Connelly encouraged the Longwood students to think of the legacy they will leave, saying, “Your actions will show future generations that success in your personal and professional lives means even more when you serve as leaders, mentors and role models — what we call citizen leaders.”
Connelly also announced that there are plans already for Longwood’s 175th anniversary. The upcoming year’s celebration will focus on Longwood’s past, present and future, and the celebration will be titled, “Our Honor and Our Past Inspire Our Future.”
Jordan’s presentation, entitled, “You’ve Got Male: The Day Longwood Went Co-Ed and the World Turned Upside Down,” featured photographs from past issues of The Rotunda and Longwood’s yearbook, The Virginian.
Jordan spoke on the history of Longwood University when it started as the Farmville Female Academy on March 5, 1839, an all-female institution founded by the Virginia Legislature. Longwood originally opened its doors with only six students, and 21 years after had a student enrollment of 80. After a financial panic where Longwood closed down for a number of years during the Civil War, the institution began again in 1884 when the Commonwealth of Virginia bought the school and renamed it the Premiere Normal School.
Jordan said, “They were called that because they were originally state teacher’s colleges ... and they learned the norms, the rules, of society so they could pass them on to their students.”
“200 years after the American Revolution, Longwood was facing our own revolution,” chuckled Jordan who spoke of Longwood’s eventual co-education.
Longwood did not officially open its doors to male students until the 1976 to 1977 academic school year. Jordan read the headline of an article printed Aug. 16, 1976 by The Farmville Herald that read, “Longwood Ready for Males.”
Jordan had written a dedication in The Virginian that year, celebrating the new faces, saying, “We have ushered in a new life: co- education. And yet our traditional Joan of Arc guards her domain. This year was unlike any other year. It was unique, and we were the ones who captured it. It was like a great storm, but safe in our rotunda, we saw it through.”
During his speech, Jordan spoke of Longwood’s sixteenth president Dr. Joseph L. Jarman, the longest running president at Longwood, and Longwood’s twenty-first president Dr. Henry I. Willett, Jr., who was the first president at Longwood to oversee male Lancers.
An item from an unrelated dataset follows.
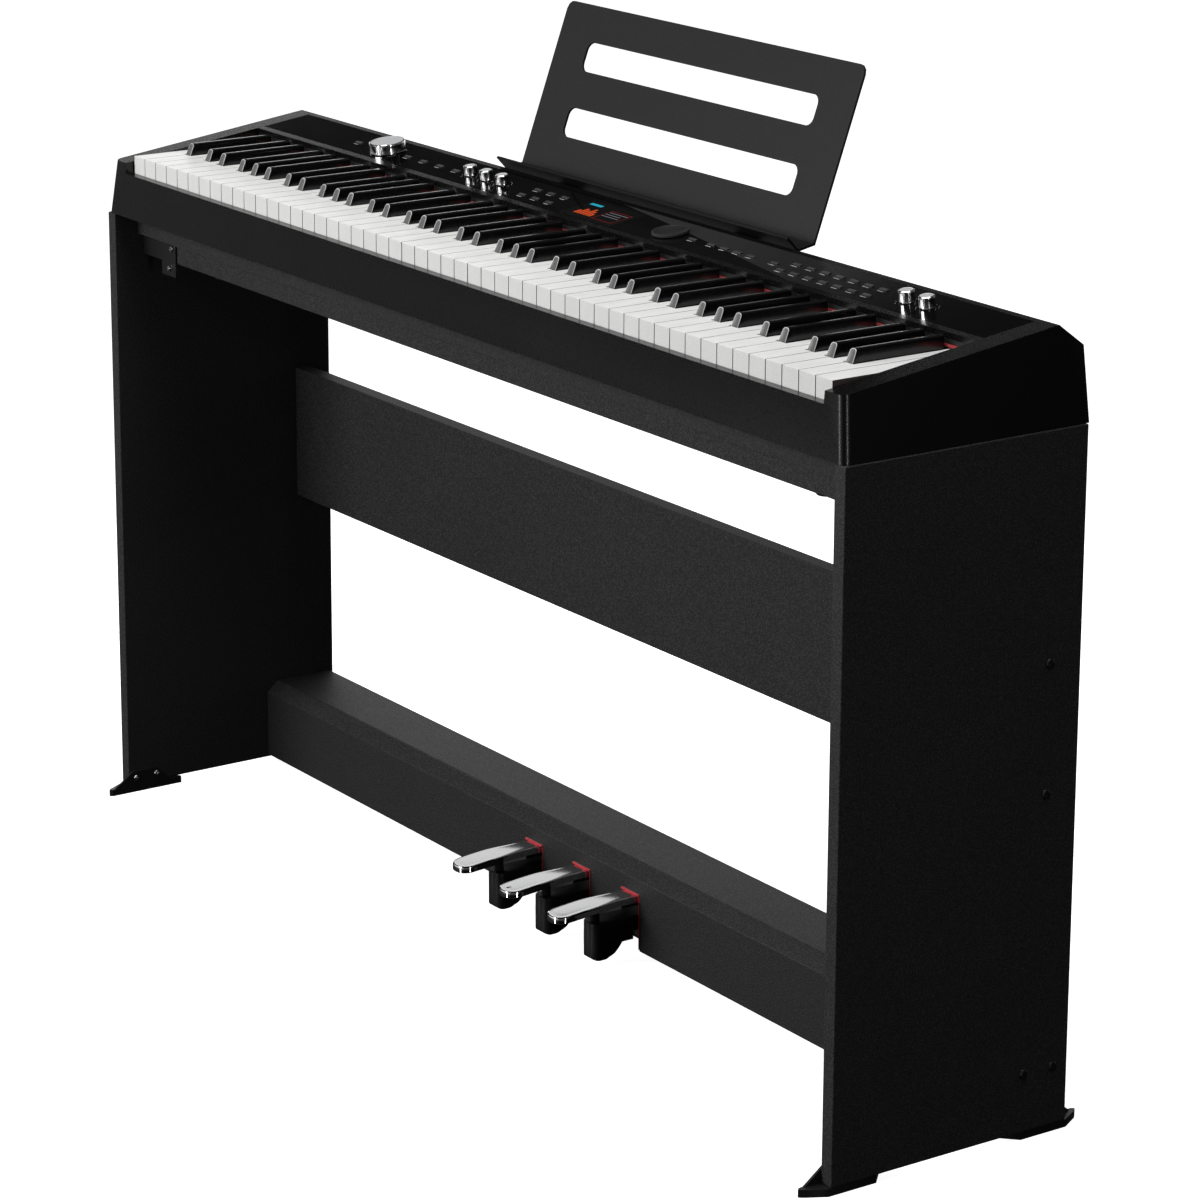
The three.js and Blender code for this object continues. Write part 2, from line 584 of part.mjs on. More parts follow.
function speaker(x) {
  const { wide, high, deep } = SPEAKER;
  const z = SPEAKER_Z;
  const rear = CHAMFER_Y - CASE_WALL - 2;
  const rim = extruded(roundedRectangle(wide, high, high / 2 - 1, x, z), 3, 8);
  const cone = extruded(roundedRectangle(wide - 30, high - 12, (high - 12) / 2 - 1, x, z), deep - 8, 8);
  const motor = new THREE.CylinderGeometry(12, 12, 8, 20);
  const stand = new THREE.Matrix4().makeBasis(
    new THREE.Vector3(1, 0, 0), new THREE.Vector3(0, 0, 1), new THREE.Vector3(0, -1, 0));
  rim.applyMatrix4(stand.clone().setPosition(0, rear, 0));
  cone.applyMatrix4(stand.clone().setPosition(0, rear - 2, 0));
  motor.translate(x, rear - deep + 4, z);
  return join([solidOf(rim), solidOf(cone), solidOf(motor)]);
}

// The key frame is a folded base plate with a guide rail under the heads and two rails under the tails,
// a lower one for the naturals' heels and a higher one behind it for the sharps' heels.
function keyFrame() {
  const half = KEYS_HALF - 2;
  const seat = BED_Z + FLOOR_THICK + GAP;
  const base = seat + FRAME.rise;
  const top = base + FRAME.sheet;
  const guide = underKeys - FRAME.guideDrop;
  const naturalRail = underKeys - KEY_HEEL_DROP - KEY_REST;
  const sharpRail = sharpBottom - SHARP_HEEL_DROP - KEY_REST;
  const front = KEY_FRONT + FRAME.inset;
  const step = KEY_TAIL_END + KEY_REST;
  const heel = KEY_TAIL_END - KEY_HEEL_DEPTH;
  const { foot } = FRAME;
  const profile = [[front, base], [front + foot, base], [front + foot, seat], [front + 2 * foot, seat],
    [front + 2 * foot, base], [sharpEnd - 2 * foot, base], [sharpEnd - 2 * foot, seat],
    [sharpEnd - foot, seat], [sharpEnd - foot, base], [sharpEnd, base], [sharpEnd, sharpRail],
    [step + KEY_REST, sharpRail],
    [step, naturalRail], [heel, naturalRail], [heel - foot / 2, top], [front + 4 * foot, top],
    [front + 3.5 * foot, guide], [front + 2.5 * foot, guide], [front + 2 * foot, top], [front, top]];
  return sideProfile(profile, -half, half);
}

function mainBoard() {
  const front = TRIM_FRONT + TRIM_WIDTH + LEDGE + BOARD_INSET;
  const rear = PANEL_REAR - LEDGE - BOARD_INSET;
  const low = KEY_TOP + BOARD_LIFT;
  return block(VOLUME_X - 40, TONE_KNOB_X[1] + 40, front, rear, low, low + BOARD_THICK);
}

// ---------- control panel, in deck coordinates ----------
// Each spot is [x, row], where row is -0.5 or 0.5 in a double row and 0 in a single one.
const singleRow = (first, pitch, count) => [...Array(count).keys()].map((i) => [first + pitch * i, 0]);
const doubleRow = (first, pitch, count) => singleRow(first, pitch, count)
  .flatMap(([x]) => [[x, -0.5], [x, 0.5]]);
const BUTTON_GROUPS = [
  { name: 'power_button', spots: singleRow(-454, 0, 1) },
  { name: 'voice_buttons', spots: singleRow(-356, 31, 4) },
  { name: 'effect_buttons', spots: doubleRow(-125.5, 24, 3) },
  { name: 'dial_buttons', spots: [...singleRow(152, 0, 1), ...singleRow(182, 21, 4)] },
  { name: 'style_buttons', spots: [...singleRow(281, 0, 1), ...doubleRow(303, 21.3, 7)] },
];

const spotV = (row) => panelMid + row * BUTTON_ROW;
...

Jordan spoke of many tales that occurred at the school thereafter, including what it was like to be punished back in the day (hint: get out your hymnal) and the tale of the College Bell of East Ruffner that was buried in the basement of Barlow Hall because of the fear of the boys being hurt or killed while in the midst of pranks.
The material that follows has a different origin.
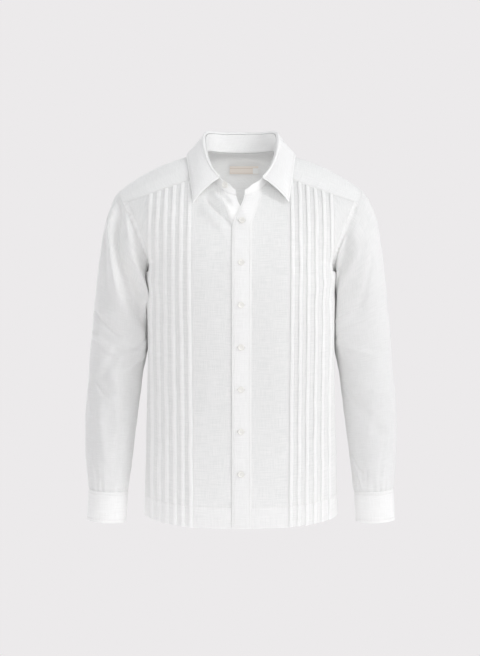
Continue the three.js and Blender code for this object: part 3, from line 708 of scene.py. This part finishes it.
# ---------------------------------------------------------------------------------------------------
# The sleeves: long tubes of single linen, set into the armholes and gathered to the cuffs. They keep
# the soft diagonal folds and elbow creases of arms held slightly forward.
# ---------------------------------------------------------------------------------------------------
outer_x = through((0, 238.5), (0.1, 259), (0.25, 273), (0.45, 289), (0.7, 301), (0.85, 300), (1, 291.5))
outer_z = through((0, -68), (0.1, -100), (0.25, -175), (0.45, -320), (0.7, -490), (0.85, -573), (1, -640))
inner_x = through(
    (0, 185.5), (0.12, 187), (0.25, 186), (0.45, 184), (0.6, 194), (0.8, 207), (0.9, 212), (1, 217),
)
inner_z = through((0, -226), (0.1, -240), (0.25, -275), (0.45, -352), (0.7, -500), (0.85, -580), (1, -644))
sleeve_depth = through((0, 62), (0.25, 61), (0.5, 55), (0.75, 48), (1, 37))
sleeve_middle = through((0, 0), (0.25, -2), (0.45, 6), (0.6, 3), (0.8, -14), (1, -34))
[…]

“What did we learn from the tumult of this revolution at Longwood University?” asked Jordan.
“I think we’ve learned a number of things. One thing ... [is] we have stuck to our values ... Longwood as a community of scholars has passed safely through and maintained a historical continuity, and this is a testament to those people and those times,” he said.
Jordan further stated, “Peering into our Alma Mater’s deep and distant past, we can see that we who are here today for our brief time in this long chain of scholars in our community, we can see a measure of great hope for Longwood’s future, every generation of you, and me, and us and them who have ever been on High Street have faced its own tribulations, and no generation has ever failed to do its duty.” “We continue to reflect on our deep past, our commitment to public as opposed to private values, our interest in the value of education as a vocation, an arena and a way of life. These are the goals of those six students on the fifth day of March, 1839 at the Farmville Female Academy, and in the most fundamental way we have never in 174 years wandered away from them,” said Jordan.
Reid, in his speech, said, “In order to build something, you have to know the foundation under it ... but our traditions here cannot be summed up in one story. All of Longwood’s students, present, past and future have and will have countless stories of their first Midnight Breakfast, Color Wars, Spring Weekend, first time accidentally stepping on a rotunda, oozeball game, Dr. Jordan’s ghost stories, Joanie on the Pony and Stonie and the many more that make our university very unique.”
“When every student at Longwood leaves their mark here ... we have made some difference at this university, and this university would be different in some way even if one student of the 29,000 students who have come through Longwood University would have decided not to come here in our 174 years,” said Reid.
He further stated, “That’s why knowing our history is important because we are living it right now.”
Jordan said, “You’re going to come back. I know you are. You’re going to be very busy for a while, and you’ll forget to come back, but remember, there have been lots of people here before you. Without you and your promise for the future, maybe no one would come in the future ... Don’t forget. We’re here waiting for you. You come back like all the spirits of Longwood have always come back.”